• _To do_
Give the data again exactly, from its opening line through the line in which "return data" appears.

• _Supplied information_
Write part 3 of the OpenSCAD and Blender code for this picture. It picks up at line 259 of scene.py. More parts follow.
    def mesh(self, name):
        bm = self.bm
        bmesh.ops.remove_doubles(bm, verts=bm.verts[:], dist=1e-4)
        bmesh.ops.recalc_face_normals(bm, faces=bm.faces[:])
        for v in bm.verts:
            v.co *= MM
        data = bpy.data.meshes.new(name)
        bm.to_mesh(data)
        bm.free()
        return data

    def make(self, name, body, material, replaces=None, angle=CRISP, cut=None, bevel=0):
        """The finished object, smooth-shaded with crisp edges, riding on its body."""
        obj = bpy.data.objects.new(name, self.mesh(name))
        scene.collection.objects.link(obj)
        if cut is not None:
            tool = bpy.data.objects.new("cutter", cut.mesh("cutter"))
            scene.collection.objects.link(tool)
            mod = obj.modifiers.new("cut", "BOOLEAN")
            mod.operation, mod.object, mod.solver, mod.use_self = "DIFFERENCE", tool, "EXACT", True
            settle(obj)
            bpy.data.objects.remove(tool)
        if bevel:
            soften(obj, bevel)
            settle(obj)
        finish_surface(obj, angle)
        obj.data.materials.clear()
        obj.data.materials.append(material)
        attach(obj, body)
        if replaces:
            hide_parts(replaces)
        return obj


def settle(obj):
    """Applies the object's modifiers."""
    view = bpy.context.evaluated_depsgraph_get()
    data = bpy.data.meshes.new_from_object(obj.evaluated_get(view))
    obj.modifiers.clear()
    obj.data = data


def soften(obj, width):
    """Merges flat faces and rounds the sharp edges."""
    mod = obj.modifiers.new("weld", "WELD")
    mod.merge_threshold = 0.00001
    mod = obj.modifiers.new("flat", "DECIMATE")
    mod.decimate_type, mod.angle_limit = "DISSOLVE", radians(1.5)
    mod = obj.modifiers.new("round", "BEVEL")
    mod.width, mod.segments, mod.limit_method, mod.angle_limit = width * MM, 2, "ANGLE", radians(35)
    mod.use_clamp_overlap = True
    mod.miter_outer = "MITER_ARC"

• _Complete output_
Write part 3 of the OpenSCAD and Blender code for this picture. It picks up at line 259 of scene.py. More parts follow.
    def mesh(self, name):
        bm = self.bm
        bmesh.ops.remove_doubles(bm, verts=bm.verts[:], dist=1e-4)
        bmesh.ops.recalc_face_normals(bm, faces=bm.faces[:])
        for v in bm.verts:
            v.co *= MM
        data = bpy.data.meshes.new(name)
        bm.to_mesh(data)
        bm.free()
        return data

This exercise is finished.